Transportation Considerations
Highways and Road Access: Easy access to highways reduces travel times for trucks and ensures efficient distribution of goods to customers.
Ports and Airports: Warehouses that serve international markets should be located near ports or airports to facilitate imports and exports.
Rail Access: For bulk shipments, proximity to railroads can provide cost-effective transportation solutions, particularly for heavy or bulky items.
3. Labour Availability and Costs
Labour availability and costs are significant factors in warehouse site selection. Warehouses require a skilled workforce to handle tasks such as picking, packing, and shipping. Selecting a location with a sufficient labour pool helps ensure that the warehouse can operate efficiently.

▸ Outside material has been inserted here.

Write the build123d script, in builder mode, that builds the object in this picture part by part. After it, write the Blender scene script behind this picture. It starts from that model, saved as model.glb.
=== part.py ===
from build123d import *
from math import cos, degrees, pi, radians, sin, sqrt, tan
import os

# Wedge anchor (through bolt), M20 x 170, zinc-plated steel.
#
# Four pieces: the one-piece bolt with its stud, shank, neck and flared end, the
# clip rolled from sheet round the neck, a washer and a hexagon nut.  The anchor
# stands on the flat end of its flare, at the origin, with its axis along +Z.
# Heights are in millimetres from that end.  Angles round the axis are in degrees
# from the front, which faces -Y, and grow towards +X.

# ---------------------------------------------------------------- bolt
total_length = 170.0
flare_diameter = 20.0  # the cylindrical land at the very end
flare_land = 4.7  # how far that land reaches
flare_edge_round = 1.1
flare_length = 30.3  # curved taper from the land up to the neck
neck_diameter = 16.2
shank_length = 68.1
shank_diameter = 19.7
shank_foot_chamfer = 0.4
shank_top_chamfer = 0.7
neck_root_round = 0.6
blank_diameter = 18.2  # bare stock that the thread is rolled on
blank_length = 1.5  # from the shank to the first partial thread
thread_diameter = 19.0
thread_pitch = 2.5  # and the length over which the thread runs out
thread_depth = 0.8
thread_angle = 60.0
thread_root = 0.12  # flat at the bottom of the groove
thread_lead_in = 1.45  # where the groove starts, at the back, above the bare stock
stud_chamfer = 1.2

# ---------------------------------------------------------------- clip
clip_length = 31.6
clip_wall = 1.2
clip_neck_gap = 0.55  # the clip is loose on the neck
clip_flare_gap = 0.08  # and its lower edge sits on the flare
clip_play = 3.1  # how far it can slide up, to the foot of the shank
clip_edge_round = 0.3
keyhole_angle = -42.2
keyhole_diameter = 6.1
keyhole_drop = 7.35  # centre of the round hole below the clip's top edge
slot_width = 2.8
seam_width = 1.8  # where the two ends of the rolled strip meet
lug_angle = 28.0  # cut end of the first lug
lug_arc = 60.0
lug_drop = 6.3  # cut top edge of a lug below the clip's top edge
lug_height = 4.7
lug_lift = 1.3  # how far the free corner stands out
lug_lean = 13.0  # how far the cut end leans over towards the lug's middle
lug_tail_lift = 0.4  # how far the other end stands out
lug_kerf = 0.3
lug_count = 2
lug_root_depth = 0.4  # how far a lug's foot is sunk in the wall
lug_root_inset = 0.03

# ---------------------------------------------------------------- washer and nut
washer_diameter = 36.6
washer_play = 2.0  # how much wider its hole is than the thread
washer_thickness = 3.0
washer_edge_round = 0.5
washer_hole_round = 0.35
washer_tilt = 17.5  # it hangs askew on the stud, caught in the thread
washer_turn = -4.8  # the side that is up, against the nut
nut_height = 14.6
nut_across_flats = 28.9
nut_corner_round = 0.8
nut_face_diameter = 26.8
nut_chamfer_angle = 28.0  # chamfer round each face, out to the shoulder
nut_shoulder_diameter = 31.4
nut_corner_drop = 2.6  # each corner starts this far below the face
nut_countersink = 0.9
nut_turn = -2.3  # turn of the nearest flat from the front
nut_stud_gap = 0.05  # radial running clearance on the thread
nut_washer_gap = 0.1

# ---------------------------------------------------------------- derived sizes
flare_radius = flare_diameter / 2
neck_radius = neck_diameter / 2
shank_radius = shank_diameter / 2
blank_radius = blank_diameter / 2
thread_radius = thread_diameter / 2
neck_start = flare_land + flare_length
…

Factors to Consider for Labour
Labour Market Analysis: Assess the availability of skilled workers in the area and consider the competition for labour from other industries.

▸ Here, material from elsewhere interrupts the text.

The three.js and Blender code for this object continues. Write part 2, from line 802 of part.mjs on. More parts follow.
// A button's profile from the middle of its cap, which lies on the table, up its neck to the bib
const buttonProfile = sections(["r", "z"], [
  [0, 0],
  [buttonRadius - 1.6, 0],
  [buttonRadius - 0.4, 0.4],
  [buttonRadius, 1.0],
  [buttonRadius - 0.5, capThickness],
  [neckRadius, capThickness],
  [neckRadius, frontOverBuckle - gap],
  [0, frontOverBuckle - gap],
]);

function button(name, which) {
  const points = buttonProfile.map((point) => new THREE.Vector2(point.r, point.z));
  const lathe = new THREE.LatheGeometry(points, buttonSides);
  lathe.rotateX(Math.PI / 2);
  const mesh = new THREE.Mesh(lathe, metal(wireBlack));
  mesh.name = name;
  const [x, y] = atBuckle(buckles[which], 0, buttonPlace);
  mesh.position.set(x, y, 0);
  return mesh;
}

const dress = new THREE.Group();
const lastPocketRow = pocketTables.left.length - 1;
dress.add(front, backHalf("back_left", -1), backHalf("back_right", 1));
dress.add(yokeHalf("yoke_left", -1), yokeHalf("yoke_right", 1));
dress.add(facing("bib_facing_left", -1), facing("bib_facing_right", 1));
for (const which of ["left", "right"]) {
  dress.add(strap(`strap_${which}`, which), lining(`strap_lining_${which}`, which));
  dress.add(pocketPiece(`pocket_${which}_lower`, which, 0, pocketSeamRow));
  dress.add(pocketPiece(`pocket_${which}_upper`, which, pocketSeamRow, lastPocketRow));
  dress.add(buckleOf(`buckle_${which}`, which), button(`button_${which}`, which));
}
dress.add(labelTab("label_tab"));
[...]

Labour Costs: Wage rates vary by region, and labour-intensive warehouses should be located in areas where wage rates are competitive.

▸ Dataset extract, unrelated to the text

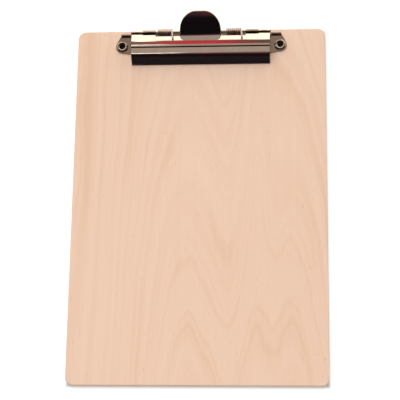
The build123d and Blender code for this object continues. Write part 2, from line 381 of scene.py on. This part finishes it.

Training and Skill Levels: The skill level of the available workforce is also important. Some warehouse operations require specialised skills, such as forklift operation or inventory management.
4. Cost of Land and Construction
The cost of land and construction is a significant factor in warehouse site selection. The availability of affordable land, zoning regulations, and construction costs must all be considered.
Considerations for Land and Construction Costs
Land Availability: Ensure that sufficient land is available for current operations and future expansion.
Zoning Regulations: Verify that the selected site complies with local zoning laws and that there are no restrictions that could limit warehouse operations.
Construction Costs: Construction costs vary depending on the location and the complexity of the warehouse design. Consider the costs of building the required infrastructure, such as loading docks, racking systems, and storage areas.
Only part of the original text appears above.